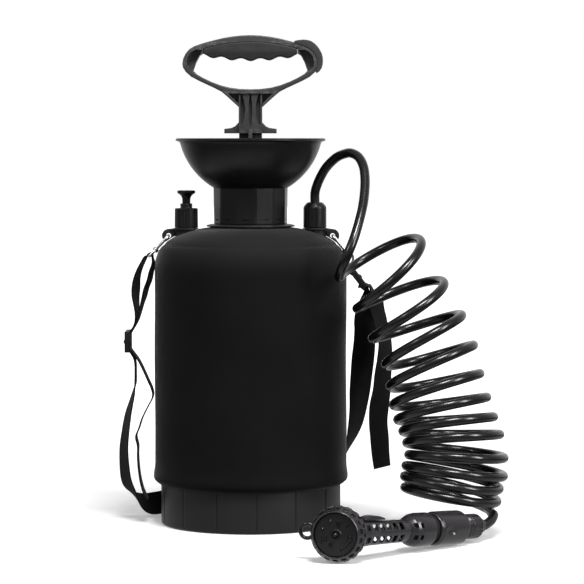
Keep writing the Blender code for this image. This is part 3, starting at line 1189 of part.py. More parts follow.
def gun_head(gun, head):
    back = DIAL_DEPTH + GAP
    end = back + HOUSING_LENGTH
    hub = FACE_RADIUS - 4 * MM
    profile = [(0, FACE_INSET + FACE_THICKNESS + GAP), (hub, FACE_INSET + FACE_THICKNESS + GAP), (hub, back),
               (HOUSING_RADIUS, back), (HOUSING_RADIUS - MM, back + 5 * MM),
               (HOUSING_RADIUS - 7 * MM, end - 6 * MM), (HOUSING_RADIUS - 13 * MM, end), (0, end)]
    housing = turned("head_housing", profile, STEPS_MEDIUM, False, head)
    neck = rod("housing_neck", HANDLE_TUBE_RADIUS_HEAD, HANDLE_TUBE_START - GAP, HEAD_U + 28 * MM,
               STEPS_SMALL, gun)
    join(housing, neck)
    ear_length = EAR_X + EAR_REACH - HOUSING_RADIUS / 2
    join(housing, box("ear", (ear_length, EAR_THICKNESS, EAR_HEIGHT),
                      (EAR_X + EAR_REACH - ear_length / 2, 0, EAR_Z), head))
    hole = rod("ear_hole", HANG_WIRE_RADIUS + 2 * GAP, EAR_THICKNESS, -EAR_THICKNESS, STEPS_TINY, head,
               (EAR_X, 0, EAR_Z))
    hole.rotation_euler = (pi / 2, 0, 0)
    cut(housing, hole)
    finish(housing, SLATE, 0.4)
    bore = FACE_RADIUS + GAP
    hub_hole = hub + SLIDE_GAP
    waist = DIAL_RADIUS - 1.5 * MM
    profile = [(DIAL_RADIUS - MM, 0), (bore, 0), (bore, FACE_INSET + FACE_THICKNESS + GAP),
               (hub_hole, FACE_INSET + FACE_THICKNESS + GAP), (hub_hole, DIAL_DEPTH),
               (DIAL_RADIUS, DIAL_DEPTH), (DIAL_RADIUS, DIAL_DEPTH - DIAL_BAND),
               (waist, DIAL_DEPTH - DIAL_BAND - MM), (waist, 3 * MM)]
    dial = turned("dial_ring", profile, STEPS_MEDIUM, True, head)
    scallops = bmesh.new()
    for index in range(DIAL_SCALLOPS):
        angle = 2 * pi * index / DIAL_SCALLOPS
        place = Matrix.Translation(((DIAL_RADIUS + MM) * cos(angle), (DIAL_RADIUS + MM) * sin(angle),
                                    DIAL_DEPTH - DIAL_BAND / 2))
        bmesh.ops.create_cone(scallops, cap_ends=True, segments=6, radius1=DIAL_SCALLOP_RADIUS,
                              radius2=DIAL_SCALLOP_RADIUS, depth=DIAL_BAND + 4 * MM, matrix=place)
    mesh = bpy.data.meshes.new("scallops")
    scallops.to_mesh(mesh)
    scallops.free()
    cut(dial, add_object("scallops", mesh, head))
    finish(dial, CHARCOAL, 0.35)
    plate_front = FACE_INSET
    profile = [(0, plate_front + FACE_THICKNESS), (FACE_RADIUS, plate_front + FACE_THICKNESS),
               (FACE_RADIUS, plate_front), (0, plate_front)]
    face = turned("dial_face", profile, STEPS_MEDIUM, False, head)
    holes = bmesh.new()
    for circle, count in ((0, 1), (8, 6), (16, 9)):
        for index in range(count):
            angle = 2 * pi * index / count
            place = Matrix.Translation((circle * MM * cos(angle), circle * MM * sin(angle), plate_front))
            bmesh.ops.create_cone(holes, cap_ends=True, segments=5, radius1=FACE_HOLE_RADIUS,
                                  radius2=FACE_HOLE_RADIUS, depth=3 * MM, matrix=place)
    mesh = bpy.data.meshes.new("spray_holes")
    holes.to_mesh(mesh)
    holes.free()
    cut(face, add_object("spray_holes", mesh, head))
    finish(face, SLATE, 0.35)


def hang_ring(head):
    """A wire loop that hangs in the ear on the side of the head housing."""
    frame = add_frame("hang_ring_frame", (EAR_X, 0, EAR_Z), parent=head)
    angles = np.linspace(0, 2 * pi, 13)[:-1]
    points = [(HANG_RING_RADIUS * (1 - cos(angle)), HANG_RING_RADIUS * sin(angle), 0) for angle in angles]
    finish(tube("hang_ring", points, HANG_WIRE_RADIUS, 1, True, frame), BLACK, 0.2)


def build():
    base_foot()
    tank_shell()
    neoprene_sleeve()
    neck_flange()
    funnel()
    relief_valve()
    outlet()
    pump_cap()
    pump_cylinder()
    pump_rod()
    handle()
    for side_name, side, tilt in (("left", -1, HOOK_TILT_LEFT), ("right", 1, HOOK_TILT_RIGHT)):
        strap_lug("strap_lug_" + side_name, side)
        snap_hook(side_name, side, tilt)
    slider("slider_left", SLIDER_LEFT, 0, -1)
    slider("slider_right", SLIDER_RIGHT, -SLIDER_RIGHT_TILT, 1)
    strap_left()
    strap_right()
    hose()
    gun, head = gun_frames()
    connector(gun)
    gun_body(gun)
    thumb_lever(gun)
    gun_head(gun, head)
    hang_ring(head)


build()
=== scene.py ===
"""Visual model of a pump-up portable shower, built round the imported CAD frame.

Lengths in the lists below are in millimetres; every object is made in metres.
"""

import json
from math import asin, atan2, cos, pi, radians, sin

import bmesh
import bpy
import numpy as np
from mathutils import Matrix, Vector

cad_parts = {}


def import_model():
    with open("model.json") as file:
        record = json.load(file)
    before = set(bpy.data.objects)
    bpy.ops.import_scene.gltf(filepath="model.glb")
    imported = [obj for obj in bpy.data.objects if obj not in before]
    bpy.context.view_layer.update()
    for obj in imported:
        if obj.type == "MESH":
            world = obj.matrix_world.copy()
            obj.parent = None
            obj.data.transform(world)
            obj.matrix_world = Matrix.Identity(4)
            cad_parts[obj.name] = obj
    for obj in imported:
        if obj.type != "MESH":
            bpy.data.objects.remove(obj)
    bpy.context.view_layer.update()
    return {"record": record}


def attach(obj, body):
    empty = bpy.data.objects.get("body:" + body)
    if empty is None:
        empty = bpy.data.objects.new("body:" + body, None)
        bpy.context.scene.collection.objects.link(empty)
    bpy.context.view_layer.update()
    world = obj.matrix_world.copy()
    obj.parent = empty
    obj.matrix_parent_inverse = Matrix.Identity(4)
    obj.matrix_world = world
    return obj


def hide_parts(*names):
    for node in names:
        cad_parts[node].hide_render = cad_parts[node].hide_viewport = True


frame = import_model()
MM = 0.001
SIDES = (-1, 1)

# Camera

FOCAL_PIXELS = 2775
IMAGE_PIXELS = 584
SENSOR = 36
CAMERA_PLACE = (0.0444, -2.978, 0.413)
CAMERA_PITCH = 3.156

lens = bpy.data.cameras.new("camera")
lens.sensor_width = SENSOR
lens.lens = FOCAL_PIXELS / IMAGE_PIXELS * SENSOR
lens.clip_start = 0.05
lens.clip_end = 60
camera = bpy.data.objects.new("camera", lens)
camera.location = CAMERA_PLACE
camera.rotation_euler = (radians(90 - CAMERA_PITCH), 0, 0)
bpy.context.scene.collection.objects.link(camera)
bpy.context.scene.camera = camera


# Mesh helpers

def link(obj):
    bpy.context.scene.collection.objects.link(obj)
    return obj


def mesh_object(name, points, faces, place=None):
    """A smooth-shaded mesh from points in millimetres, in an optional frame."""
    points = np.array(points, dtype=float)
    if place is not None:
        turn = np.array(place.to_3x3())
        points = points @ turn.T + np.array(place.translation)
    mesh = bpy.data.meshes.new(name)
    mesh.from_pydata((points * MM).tolist(), [], faces)
    shape = bmesh.new()
    shape.from_mesh(mesh)
    bmesh.ops.recalc_face_normals(shape, faces=shape.faces)
    shape.to_mesh(mesh)
    shape.free()
    return smooth(link(bpy.data.objects.new(name, mesh)))


def smooth(obj, angle=38):
    obj.data.shade_smooth()
    obj.data.set_sharp_from_angle(angle=radians(angle))
    return obj


def from_bmesh(name, shape):
    """A smooth-shaded object from a bmesh in metres, which is freed."""
    mesh = bpy.data.meshes.new(name)
    shape.to_mesh(mesh)
    shape.free()
    return smooth(link(bpy.data.objects.new(name, mesh)))


def in_metres(place):
    """A frame that is given in millimetres, in metres."""
    result = place.copy()
    result.translation = place.translation * MM
    return result


def applied(obj):
    """The object with its modifiers made part of its mesh."""
    bpy.context.view_layer.update()
    evaluated = obj.evaluated_get(bpy.context.evaluated_depsgraph_get())
    mesh = bpy.data.meshes.new_from_object(evaluated)
    if obj.type == "CURVE":
        made = link(bpy.data.objects.new(obj.name, mesh))
        made.matrix_world = obj.matrix_world
        bpy.data.objects.remove(obj, do_unlink=True)
        return made
    obj.modifiers.clear()
    obj.data = mesh
    return obj


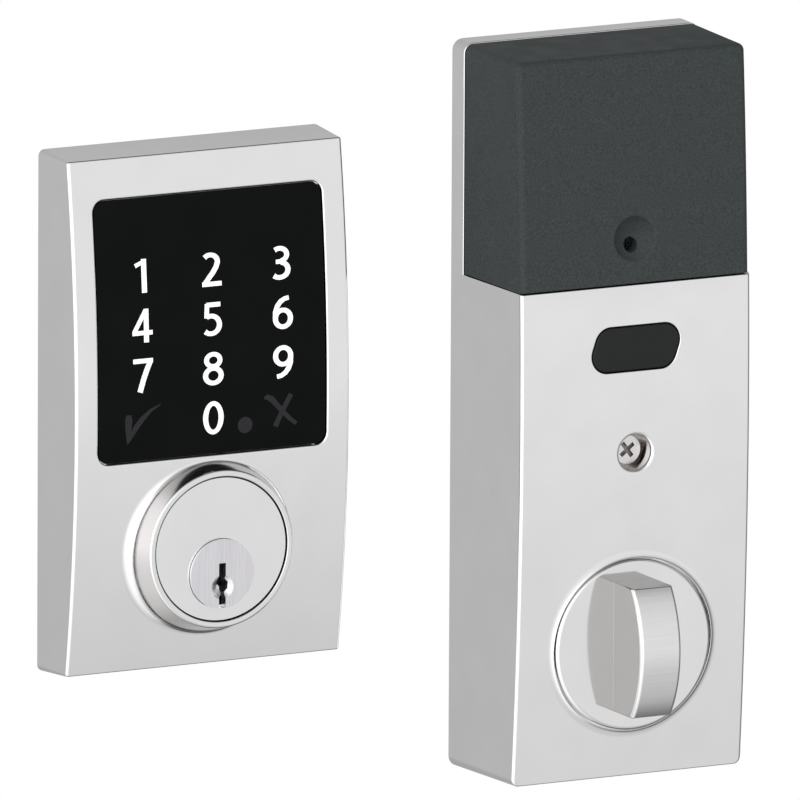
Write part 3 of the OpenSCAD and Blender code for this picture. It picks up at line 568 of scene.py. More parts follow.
class Bow:
    """A front bowed about X, with its crown at a depth, its radius and its middle height."""

    def __init__(self, depth, radius, middle):
        self.depth, self.radius, self.middle = depth, radius, middle

    def __call__(self, x, z):
        rise = z - self.middle
        reach = math.sqrt(self.radius ** 2 - rise ** 2)
        return self.radius - self.depth - reach, Vector((0, -reach, rise)) / self.radius


def level(y):
    """A flat front at a depth."""
    return lambda x, z: (y, Vector((0, -1, 0)))


class Skin:
    """Points with the way each one faces, and the faces between them, in millimetres."""

    def __init__(self):
        self.points, self.ways, self.faces = [], [], []

    def add(self, point, way):
        self.points.append(Vector(point))
        self.ways.append(way.normalized())
        return len(self.points) - 1

    def ring(self, shape, grow, front, sink, angle, side):
        """A ring round a shape: grown, sunk below a front, and facing from its side (0) to the front (90)."""
        a = math.radians(angle)
        ring = []
        for x, z, nx, nz in shape.at(grow):
            y, facing = front(x, z)
            way = Vector((nx * side, 0, nz * side)) * math.cos(a) + facing * math.sin(a)
            ring.append(self.add((x, y + amount(sink, x, z, nx, nz), z), way))
        return ring

    def walk(self, stations):
        """Rings joined in order. Gives the first and the last."""
        rings = [self.ring(*station) for station in stations]
        for a, b in zip(rings, rings[1:]):
            self.bridge(a, b)
        return rings[0], rings[-1]

    def bridge(self, a, b):
        """Faces between two rings of as many points."""
        for i in range(len(a)):
            j = (i + 1) % len(a)
            self.faces.append((a[i], a[j], b[j], b[i]))

    def grid(self, inside, outside, front, sink, back=False, step=(8.0, 4.0), margin=1.0):
        """Points over a front, within one shape and clear of others."""
        (x0, z0), (x1, z1) = inside.low, inside.high
        columns = max(1, round((x1 - x0) / step[0]))
        rows = max(1, round((z1 - z0) / step[1]))
        found = []
        for i in range(1, columns):
            for j in range(1, rows):
                x, z = x0 + (x1 - x0) * i / columns, z0 + (z1 - z0) * j / rows
                if not inside.holds(x, z, -margin - 1) or any(s.holds(x, z, margin) for s in outside):
                    continue
                y, facing = front(x, z)
                found.append(self.add((x, y + sink, z), -facing if back else facing))
        return found

    def fill(self, loops, points=(), creases=()):
        """Triangles that fill the first loop round the others, through the points and along the creases."""
        index, edges = [], []
        for loop in loops:
            start = len(index)
            edges += [(start + i, start + (i + 1) % len(loop)) for i in range(len(loop))]
            index += loop
        index += list(points)
        for crease in creases:
            place = [index.index(i) for i in crease]
            edges += list(zip(place, place[1:]))
        flat = [Vector((self.points[i].x, self.points[i].z)) for i in index]
        result = delaunay_2d_cdt(flat, edges, [], 0, 1e-7)
        places, triangles, sources = result[0], result[2], result[3]
        walls = [(flat[a], flat[b]) for a, b in edges[:sum(len(loop) for loop in loops)]]
        for triangle in triangles:
            middle = sum((places[k] for k in triangle), Vector((0, 0))) / 3
            crossings = sum(
                1 for p, q in walls
                if (p.y > middle.y) != (q.y > middle.y)
                and middle.x < p.x + (q.x - p.x) * (middle.y - p.y) / (q.y - p.y)
            )
            if crossings % 2:
                self.faces.append(tuple(index[sources[k][0]] for k in triangle))

    def cap(self, *rings):
        """One flat face over each ring."""
        self.faces += [tuple(ring) for ring in rings]

    def boss(self, x, z, r, front, sink, end, bore_r, bore_end):
        """A post behind a front, with a blind hole in its end. Gives its ring on the sheet's back."""
        post, hole = Round(x, z, r, 24), Round(x, z, bore_r, 24)
        first, last = self.walk(foot(post, front, sink)[::-1] + tip(post, end, 0.15)[::-1] + [
            (hole, 0.15, level(end), 0, -90, 1), (hole, 0, level(end), -0.15, 0, -1),
            (hole, 0, level(bore_end), NEAR, 0, -1), (hole, -NEAR, level(bore_end), 0, -90, 1),
        ])
        self.cap(last)
        return first

    def build(self, name):
        """The mesh in metres, with shared points joined and each point's own way as its normal."""
        mesh = bpy.data.meshes.new(name)
        mesh.from_pydata([p * MM for p in self.points], [], self.faces)
        way = mesh.attributes.new("way", "FLOAT_VECTOR", "POINT")
        way.data.foreach_set("vector", [c for w in self.ways for c in w])
        bm = bmesh.new()
        bm.from_mesh(mesh)
        bmesh.ops.remove_doubles(bm, verts=bm.verts, dist=0.001 * MM)
        bmesh.ops.recalc_face_normals(bm, faces=bm.faces)
        for face in bm.faces:
            face.smooth = True
        bm.to_mesh(mesh)
        bm.free()
        ways = [tuple(w.vector) for w in mesh.attributes["way"].data]
        mesh.attributes.remove(mesh.attributes["way"])
        mesh.normals_split_custom_set_from_vertices(ways)
        return mesh

    def finish(self, name, body, slot, node, finish=None):
        """Builds the mesh as a piece that replaces a CAD node."""
        finish_piece(name, self.build(name), body, slot, node, finish=finish)


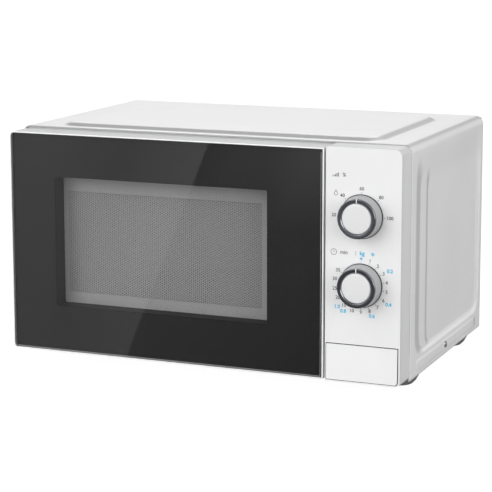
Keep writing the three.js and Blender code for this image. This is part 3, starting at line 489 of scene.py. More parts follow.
def carve(obj, shape):
    """Cuts closed shapes out of a piece's mesh."""
    cutter_mesh = raw_mesh("cutter", shape)
    work = bmesh.new()
    work.from_mesh(cutter_mesh)
    bmesh.ops.recalc_face_normals(work, faces=work.faces)
    work.to_mesh(cutter_mesh)
    work.free()
    cutter = placed("cutter", cutter_mesh)
    cutting = obj.modifiers.new("carve", "BOOLEAN")
    cutting.operation = "DIFFERENCE"
    cutting.solver = "EXACT"
    cutting.object = cutter
    bpy.context.view_layer.update()
    evaluated = obj.evaluated_get(bpy.context.evaluated_depsgraph_get())
    carved = bpy.data.meshes.new_from_object(evaluated)
    obj.modifiers.remove(cutting)
    obj.data = carved
    bpy.data.objects.remove(cutter)


def thicken(obj):
    """Gives a folded sheet its thickness, inwards."""
    thick = obj.modifiers.new("sheet", "SOLIDIFY")
    thick.thickness = SHEET * MM
    thick.offset = -1


# ---------------------------------------------------------------- cabinet cover

COVER_LOW, COVER_HIGH = span("outer_cover")
SHEET = 0.8
HALF = 220.0
FOLD = 8.0
TOP = 255.6
# Each pressing has an outer and an inner rounded rectangle, their corner radii and its height.
PRESSED = {
    "recess": ((46, 289, 34, 244), (66, 285.5, 36.8, 222), (22, 18), -1.6),
    "floor": ((86, 283, 37.4, 228), (95, 280, 40.5, 214), (14, 12), -0.9),
    "strip": ((52, 277, 18.6, 30.4), (53.8, 275.2, 20.2, 28.8), (5.8, 4.2), 0.8),
    "top": ((-184, 184, 40, 251), (-175, 175, 47.5, 249.5), (20, 16), 3.5),
    "bulge": ((-196, 98, 40, 236), (-186, 88, 50, 226), (14, 9), 5.0),
}


def rect_distance(u, v, rect, radius):
    """Signed distance to a rounded rectangle, negative inside."""
    u0, u1, v0, v1 = rect
    du = np.abs(u - (u0 + u1) / 2) - (u1 - u0) / 2 + radius
    dv = np.abs(v - (v0 + v1) / 2) - (v1 - v0) / 2 + radius
    outside = np.hypot(np.maximum(du, 0), np.maximum(dv, 0))
    return outside + np.minimum(np.maximum(du, dv), 0) - radius


def pressed(u, v, name):
    """Height of one pressing at (u, v), with rounded bends at its top and foot."""
    outer, inner, radii, height = PRESSED[name]
    from_outer = np.maximum(-rect_distance(u, v, outer, radii[0]), 0)
    to_inner = np.maximum(rect_distance(u, v, inner, radii[1]), 0)
    share = from_outer / np.maximum(from_outer + to_inner, 1e-9)
    bend = share * share * (3 - 2 * share)
    return height * (0.45 * share + 0.55 * bend)


def lines(start, end, coarse, fine, *bands):
    """Grid stations with a fine spacing inside the bands and a coarse one elsewhere."""
    stations = [start]
    while stations[-1] < end - 1e-6:
        here = stations[-1]
        inside = any(a <= here < b for a, b in bands)
        step = fine if inside else coarse
        limits = [edge for band in bands for edge in band if here + 1e-6 < edge < here + step]
        stations.append(min([here + step, end, *limits]))
    return stations


def grid(count, rows, keep=lambda row, column: True):
    """Quads of a grid of points, `count` to a row."""
    faces = []
    for r in range(rows - 1):
        for c in range(count - 1):
            a, b = r * count + c, (r + 1) * count + c
            if keep(r, c):
                faces.append((a, b, b + 1, a + 1))
    return faces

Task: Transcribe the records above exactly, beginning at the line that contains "strap_left()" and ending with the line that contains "imported = [obj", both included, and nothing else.

Written reply:
    strap_left()
    strap_right()
    hose()
    gun, head = gun_frames()
    connector(gun)
    gun_body(gun)
    thumb_lever(gun)
    gun_head(gun, head)
    hang_ring(head)


build()
=== scene.py ===
"""Visual model of a pump-up portable shower, built round the imported CAD frame.

Lengths in the lists below are in millimetres; every object is made in metres.
"""

import json
from math import asin, atan2, cos, pi, radians, sin

import bmesh
import bpy
import numpy as np
from mathutils import Matrix, Vector

cad_parts = {}


def import_model():
    with open("model.json") as file:
        record = json.load(file)
    before = set(bpy.data.objects)
    bpy.ops.import_scene.gltf(filepath="model.glb")
    imported = [obj for obj in bpy.data.objects if obj not in before]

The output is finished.